Ora, é aqui que começam os problemas. É que, na verdade, estas alterações metodológicas (i) já acontecem pelo ano terceiro consecutivo, desde a apresentação do Orçamento para 2009, no final de 2008; (ii) desde aí, só têm lançado a confusão na comparação da evolução da despesa – com destaque para as ‘despesas com pessoal’ –; e (iii) têm sido sistematicamente feitas à revelia do INE e do Eurostat, ao contrário do que seria normal que acontecesse: afinal, trata-se dos organismos estatísticos oficiais de Portugal e da União Europeia, responsáveis pela metodologia de cálculo das contas nacionais, e que apuram o saldo das contas públicas em cada ano. INE e Eurostat já invalidaram as alterações decididas pelo Governo para 2009 e 2010, corrigiram os valores da despesa pública de ambos os anos e asseguraram a comparabilidade no tempo (1) – isto na óptica da contabilidade nacional (a ‘oficial’, de compromissos, através da qual se apura o valor do défice público). Porém, como a execução orçamental é apresentada numa óptica diferente (de caixa), os valores que, desde 2009, constam mês após mês dos boletins mensais, não foram corrigidos – dificultando análises e inviabilizando comparações da evolução da despesa.

Mas há mais: é que, se para o Governo os dados da despesa não são directamente comparáveis, os da receita, também ela afectada por factores excepcionais (2)… já o são. Ora, que credibilidade tem quem procede desta forma?!…

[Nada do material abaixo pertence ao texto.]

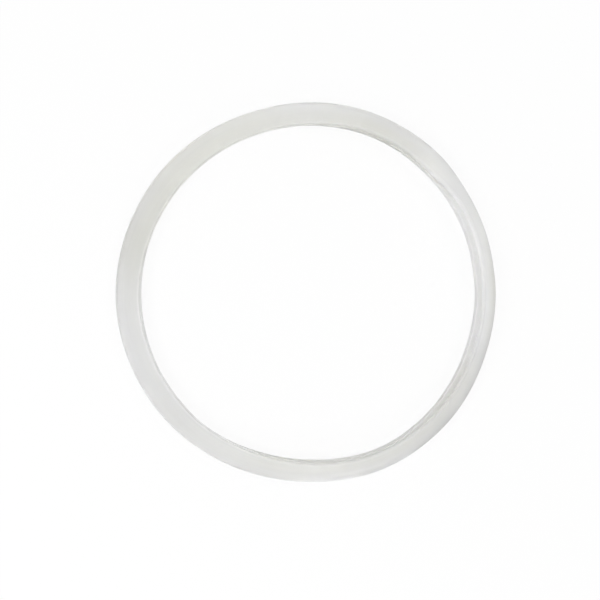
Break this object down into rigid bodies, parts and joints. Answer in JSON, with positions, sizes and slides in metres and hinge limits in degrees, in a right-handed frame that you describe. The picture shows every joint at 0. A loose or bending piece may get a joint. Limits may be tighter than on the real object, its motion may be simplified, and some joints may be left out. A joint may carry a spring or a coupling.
{
  "type": "pressure cooker sealing ring",
  "caption": "Clear silicone sealing ring for a pressure cooker's lid: a channel section that opens inward, whose two lips steam presses against lid and pot.",
  "frame": {"origin": "centre of the ring in the plane of its underside, which rests on a flat surface", "axes": "+Z along the ring's axis, upward from the surface it lies on; X and Y lie in the plane of the ring, and the twisted stretch is centred 20 degrees clockwise of +X, seen from above"},
  "size_m": [0.2268, 0.2272, 0.0142],
  "materials": {
    "clear_silicone": "translucent milky silicone, smooth and slightly satin"
  },
  "bodies": {
    "root": {"sealing_ring": "clear_silicone"}
  },
  "joints": []
}
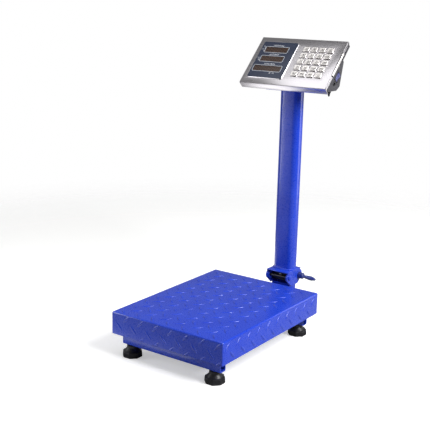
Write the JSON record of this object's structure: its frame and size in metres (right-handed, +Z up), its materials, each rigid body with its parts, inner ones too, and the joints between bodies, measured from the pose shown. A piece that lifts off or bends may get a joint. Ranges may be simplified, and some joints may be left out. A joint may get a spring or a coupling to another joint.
{
  "type": "platform shipping scale",
  "caption": "Bench platform scale: lift-off steel tray on a load-cell frame with levelling feet, and a folding mast with a tilted steel indicator head and keypad.",
  "frame": {"origin": "on the floor, at the middle of the bounding box's bottom face", "axes": "+Z up, the user stands at -Y facing +Y, +X to the user's right, mast at +Y"},
  "size_m": [0.3, 0.5566, 0.6894],
  "materials": {
    "blue_enamel": "glossy stoved enamel over steel",
    "zinc_plated_steel": "bright zinc plate",
    "stainless_steel": "satin stainless sheet",
    "machined_aluminium": "milled and clear anodised",
    "black_rubber": "moulded rubber",
    "black_nylon": "moulded nylon",
    "dark_grey_abs": "fine textured moulding",
    "slate_panel": "printed polycarbonate overlay",
    "smoked_filter": "smoked red-brown filter",
    "blue_grey_rocker": "moulded rocker",
    "circuit_board": "solder mask",
    "battery_wrap": "shrink sleeve"
  },
  "bodies": {
    "base": {"base_front_bar": "blue_enamel", "base_rear_bar": "blue_enamel", "base_left_rail": "blue_enamel", "base_right_rail": "blue_enamel", "mast_left_tail": "blue_enamel", "mast_right_tail": "blue_enamel", "load_cell_plate": "blue_enamel", "load_cell": "machined_aluminium", "load_frame_beam": "blue_enamel", "load_frame_front_arm": "blue_enamel", "load_frame_rear_arm": "blue_enamel", "rubber_pad_front_left": "black_rubber", "rubber_pad_front_right": "black_rubber", "rubber_pad_rear_left": "black_rubber", "rubber_pad_rear_right": "black_rubber", "mast_bracket": "blue_enamel", "pivot_pin": "zinc_plated_steel"},
    "tray": {"platform_cover": "blue_enamel"},
    "mast": {"mast_shoe": "blue_enamel", "mast_tube": "blue_enamel", "head_plate": "blue_enamel", "clamp_bolt": "zinc_plated_steel", "head_cover": "stainless_steel", "display_panel": "slate_panel", "display_weight": "smoked_filter", "display_unit_price": "smoked_filter", "display_total_price": "smoked_filter", "rear_housing": "dark_grey_abs", "circuit_board": "circuit_board", "battery": "battery_wrap", "power_socket": "black_nylon", "side_trim": "stainless_steel", "cable_gland": "black_nylon"},
    "clamp_lever": {"clamp_handle": "blue_enamel"},
    "switch_rocker": {"power_switch": "blue_grey_rocker"},
    "foot_front_left_knob": {"foot_front_left": "black_nylon"},
    "foot_front_right_knob": {"foot_front_right": "black_nylon"},
    "foot_rear_left_knob": {"foot_rear_left": "black_nylon"},
    "foot_rear_right_knob": {"foot_rear_right": "black_nylon"},
    "key_7_cap": {"key_7": "stainless_steel"},
    "key_8_cap": {"key_8": "stainless_steel"},
    "key_9_cap": {"key_9": "stainless_steel"},
    "key_clear_cap": {"key_clear": "stainless_steel"},
    "key_4_cap": {"key_4": "stainless_steel"},
    "key_5_cap": {"key_5": "stainless_steel"},
    "key_6_cap": {"key_6": "stainless_steel"},
    "key_add_cap": {"key_add": "stainless_steel"},
    "key_1_cap": {"key_1": "stainless_steel"},
    "key_2_cap": {"key_2": "stainless_steel"},
    "key_3_cap": {"key_3": "stainless_steel"},
    "key_tare_cap": {"key_tare": "stainless_steel"},
    "key_0_cap": {"key_0": "stainless_steel"},
    "key_point_cap": {"key_point": "stainless_steel"},
    "key_store_cap": {"key_store": "stainless_steel"},
    "key_zero_cap": {"key_zero": "stainless_steel"},
    "key_m1_cap": {"key_m1": "stainless_steel"},
    "key_m2_cap": {"key_m2": "stainless_steel"},
    "key_m3_cap": {"key_m3": "stainless_steel"},
    "key_light_cap": {"key_light": "stainless_steel"}
  },
  "joints": [
    {"name": "mast_fold", "type": "hinge", "parent": "base", "child": "mast", "pos_m": [0, 0.1888, 0.1], "axis": [1, 0, 0], "range_deg": [0, 90]},
    {"name": "clamp_turn", "type": "hinge", "parent": "mast", "child": "clamp_lever", "pos_m": [0.038, 0.2378, 0.096], "axis": [1, 0, 0], "range_deg": [0, 90]},
    {"name": "tray_lift", "type": "slide", "parent": "base", "child": "tray", "axis": [0, 0, -1], "range_m": [-0.06, 0]},
    {"name": "switch_rock", "type": "hinge", "parent": "mast", "child": "switch_rocker", "pos_m": [0.113, 0.22635, 0.60804], "axis": [0, -0.7071, 0.7071], "range_deg": [0, 14]},
    {"name": "foot_turn_front_left", "type": "hinge", "parent": "base", "child": "foot_front_left_knob", "pos_m": [-0.113, -0.2507, 0.02], "axis": [0, 0, 1], "range_deg": [-180, 180]},
    {"name": "foot_turn_front_right", "type": "hinge", "parent": "base", "child": "foot_front_right_knob", "pos_m": [0.113, -0.2507, 0.02], "axis": [0, 0, 1], "range_deg": [-180, 180]},
    {"name": "foot_turn_rear_left", "type": "hinge", "parent": "base", "child": "foot_rear_left_knob", "pos_m": [-0.113, 0.0943, 0.02], "axis": [0, 0, 1], "range_deg": [-180, 180]},
    {"name": "foot_turn_rear_right", "type": "hinge", "parent": "base", "child": "foot_rear_right_knob", "pos_m": [0.113, 0.0943, 0.02], "axis": [0, 0, 1], "range_deg": [-180, 180]},
    {"name": "press_7", "type": "slide", "parent": "mast", "child": "key_7_cap", "axis": [0, 0.7071, -0.7071], "range_m": [0, 0.0015], "stiffness_N_per_m": 400},
    {"name": "press_8", "type": "slide", "parent": "mast", "child": "key_8_cap", "axis": [0, 0.7071, -0.7071], "range_m": [0, 0.0015], "stiffness_N_per_m": 400},
    {"name": "press_9", "type": "slide", "parent": "mast", "child": "key_9_cap", "axis": [0, 0.7071, -0.7071], "range_m": [0, 0.0015], "stiffness_N_per_m": 400},
    {"name": "press_clear", "type": "slide", "parent": "mast", "child": "key_clear_cap", "axis": [0, 0.7071, -0.7071], "range_m": [0, 0.0015], "stiffness_N_per_m": 400},
    {"name": "press_4", "type": "slide", "parent": "mast", "child": "key_4_cap", "axis": [0, 0.7071, -0.7071], "range_m": [0, 0.0015], "stiffness_N_per_m": 400},
    {"name": "press_5", "type": "slide", "parent": "mast", "child": "key_5_cap", "axis": [0, 0.7071, -0.7071], "range_m": [0, 0.0015], "stiffness_N_per_m": 400},
    {"name": "press_6", "type": "slide", "parent": "mast", "child": "key_6_cap", "axis": [0, 0.7071, -0.7071], "range_m": [0, 0.0015], "stiffness_N_per_m": 400},
    {"name": "press_add", "type": "slide", "parent": "mast", "child": "key_add_cap", "axis": [0, 0.7071, -0.7071], "range_m": [0, 0.0015], "stiffness_N_per_m": 400},
    {"name": "press_1", "type": "slide", "parent": "mast", "child": "key_1_cap", "axis": [0, 0.7071, -0.7071], "range_m": [0, 0.0015], "stiffness_N_per_m": 400},
    {"name": "press_2", "type": "slide", "parent": "mast", "child": "key_2_cap", "axis": [0, 0.7071, -0.7071], "range_m": [0, 0.0015], "stiffness_N_per_m": 400},
    {"name": "press_3", "type": "slide", "parent": "mast", "child": "key_3_cap", "axis": [0, 0.7071, -0.7071], "range_m": [0, 0.0015], "stiffness_N_per_m": 400},
    {"name": "press_tare", "type": "slide", "parent": "mast", "child": "key_tare_cap", "axis": [0, 0.7071, -0.7071], "range_m": [0, 0.0015], "stiffness_N_per_m": 400},
    {"name": "press_0", "type": "slide", "parent": "mast", "child": "key_0_cap", "axis": [0, 0.7071, -0.7071], "range_m": [0, 0.0015], "stiffness_N_per_m": 400},
    {"name": "press_point", "type": "slide", "parent": "mast", "child": "key_point_cap", "axis": [0, 0.7071, -0.7071], "range_m": [0, 0.0015], "stiffness_N_per_m": 400},
    {"name": "press_store", "type": "slide", "parent": "mast", "child": "key_store_cap", "axis": [0, 0.7071, -0.7071], "range_m": [0, 0.0015], "stiffness_N_per_m": 400},
    {"name": "press_zero", "type": "slide", "parent": "mast", "child": "key_zero_cap", "axis": [0, 0.7071, -0.7071], "range_m": [0, 0.0015], "stiffness_N_per_m": 400},
    {"name": "press_m1", "type": "slide", "parent": "mast", "child": "key_m1_cap", "axis": [0, 0.7071, -0.7071], "range_m": [0, 0.0015], "stiffness_N_per_m": 400},
    {"name": "press_m2", "type": "slide", "parent": "mast", "child": "key_m2_cap", "axis": [0, 0.7071, -0.7071], "range_m": [0, 0.0015], "stiffness_N_per_m": 400},
    {"name": "press_m3", "type": "slide", "parent": "mast", "child": "key_m3_cap", "axis": [0, 0.7071, -0.7071], "range_m": [0, 0.0015], "stiffness_N_per_m": 400},
    {"name": "press_light", "type": "slide", "parent": "mast", "child": "key_light_cap", "axis": [0, 0.7071, -0.7071], "range_m": [0, 0.0015], "stiffness_N_per_m": 400}
  ]
}
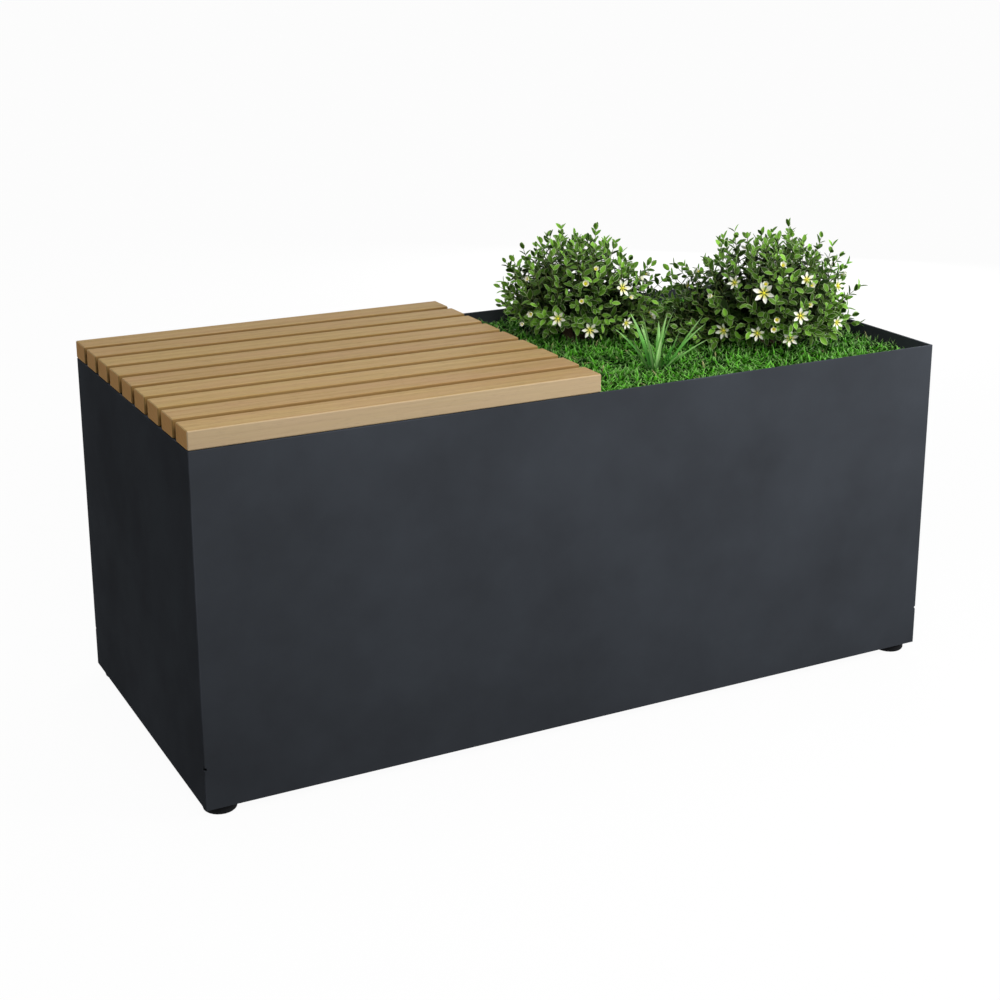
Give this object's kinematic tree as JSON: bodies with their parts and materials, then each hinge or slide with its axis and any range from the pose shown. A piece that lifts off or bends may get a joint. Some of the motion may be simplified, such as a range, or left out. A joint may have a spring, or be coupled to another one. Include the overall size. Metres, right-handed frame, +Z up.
{
  "type": "bench with planter",
  "caption": "Black sheet steel box bench: a lift-off slatted teak seat over one half, a planted trough in the other, on levelling feet.",
  "frame": {"origin": "on the floor under the middle of the box", "axes": "+X along the bench towards the planted end, -Y towards the front, +Z up"},
  "size_m": [1, 0.45, 0.5736],
  "materials": {
    "black_steel": "matte",
    "zinc": "satin",
    "foot_rubber": "matte",
    "teak": "matte",
    "soil": "matte",
    "clay_granules": "matte",
    "fleece": "matte",
    "turf": "matte",
    "foliage": "satin",
    "bark": "matte"
  },
  "bodies": {
    "box": {"front_wall": "black_steel", "rear_wall": "black_steel", "left_wall": "black_steel", "right_wall": "black_steel", "floor_plate": "black_steel", "partition_wall": "black_steel", "front_ledge": "black_steel", "rear_ledge": "black_steel", "gusset_front_left": "black_steel", "gusset_front_right": "black_steel", "gusset_rear_left": "black_steel", "gusset_rear_right": "black_steel", "weld_nut_front_left": "zinc", "weld_nut_front_right": "zinc", "weld_nut_rear_left": "zinc", "weld_nut_rear_right": "zinc", "drainage_layer": "clay_granules", "filter_fleece": "fleece", "soil": "soil", "turf_mat": "turf", "shrub_left_branches": "bark", "shrub_left_crown": "foliage", "shrub_right_branches": "bark", "shrub_right_crown": "foliage", "grass_tuft": "turf"},
    "seat": {"slat_1": "teak", "slat_2": "teak", "slat_3": "teak", "slat_4": "teak", "slat_5": "teak", "slat_6": "teak", "slat_7": "teak", "slat_8": "teak", "slat_9": "teak", "left_batten": "teak", "middle_batten": "teak", "right_batten": "teak"},
    "foot_front_left": {"foot_pad_front_left": "foot_rubber", "foot_stud_front_left": "zinc"},
    "foot_front_right": {"foot_pad_front_right": "foot_rubber", "foot_stud_front_right": "zinc"},
    "foot_rear_left": {"foot_pad_rear_left": "foot_rubber", "foot_stud_rear_left": "zinc"},
    "foot_rear_right": {"foot_pad_rear_right": "foot_rubber", "foot_stud_rear_right": "zinc"}
  },
  "joints": [
    {"name": "seat_lift", "type": "slide", "parent": "box", "child": "seat", "axis": [0, 0, 1], "range_m": [0, 0.15]},
    {"name": "front_left_screw", "type": "slide", "parent": "box", "child": "foot_front_left", "axis": [0, 0, -1], "range_m": [0, 0.015]},
    {"name": "front_right_screw", "type": "slide", "parent": "box", "child": "foot_front_right", "axis": [0, 0, -1], "range_m": [0, 0.015]},
    {"name": "rear_left_screw", "type": "slide", "parent": "box", "child": "foot_rear_left", "axis": [0, 0, -1], "range_m": [0, 0.015]},
    {"name": "rear_right_screw", "type": "slide", "parent": "box", "child": "foot_rear_right", "axis": [0, 0, -1], "range_m": [0, 0.015]}
  ]
}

Resultado de tudo isto: depois de conhecida a Execução Orçamental de Janeiro, as taxas de juro da dívida pública reforçaram a tendência de subida, numa demonstração clara de diminuição de confiança por parte da comunidade internacional. Porque, para os credores, o que contou, tenho a certeza, é que a despesa subiu e o défice só desceu à custa de mais impostos (3). O que é francamente mau, mesmo tratando-se de apenas um mês, e existindo, claro, oportunidades mais do que suficientes para emendar a mão. Mas já se perdeu a oportunidade – irrepetível – de causar uma primeira boa impressão…

Esta forma de agir, cheia de artimanhas e habilidades contabilísticas, e com escassas e convincentes explicações já seria, em circunstâncias normais, absolutamente condenável. Porém, nas actuais circunstâncias, em que está em jogo a sobrevivência financeira do nosso país, e em que se exigia transparência e rigor inatacáveis, trata-se de brincar com o fogo. Sendo que é Portugal que pode sair esturricado, por mim, só posso desejar (muito!…) que isso não aconteça.

(1) A verdade, porém, é que, quando tal aconteceu, já todos os debates sobre o tema tinham sido feitos, com óbvia vantagem para o Governo e com desvantagem para quem, como eu, tinha chamado a atenção para esta forma de agir, que não tem nada a ver com opções políticas: é de um procedimento no domínio da ética, da verdade e da honestidade que se trata (ou melhor: da falta de qualquer um destes atributos, o que é lamentável, sobretudo vindo da parte de quem comanda os destinos do País). E que, por exemplo, terá visado diminuir artificialmente o valor das ‘despesas com pessoal’ em 2009, ano em que terminava uma legislatura e em que o fracasso financeiro do PRACE se tornaria visível (a entrevista ao SOL da semana passada de João Bilhim, ex-responsável da estrutura de missão que desenhou este Programa de Reestruturação da Administração Central do Estado, é elucidativa: ‘Reforma do Estado falhou por medo do Governo’…; só para se ter uma ideia, o valor previsto pelo Governo para as ‘despesas com pessoal’ em 2009 e 2010 situou-se em cerca de EUR 2 mil milhões abaixo do valor corrigido pelo INE…).

(2) Antecipação para Dezembro de 2010 da distribuição de dividendos de várias empresas, bem como da compra de viaturas, o que aumentou extraordinariamente a receita entrada em Janeiro em sede de IRC (+153,4%) e de imposto sobre veículos (59,9%), respectivamente.

(3) Mesmo assim, o défice do Estado ainda foi superior ao de Janeiro de 2009 em mais de EUR 200 milhões.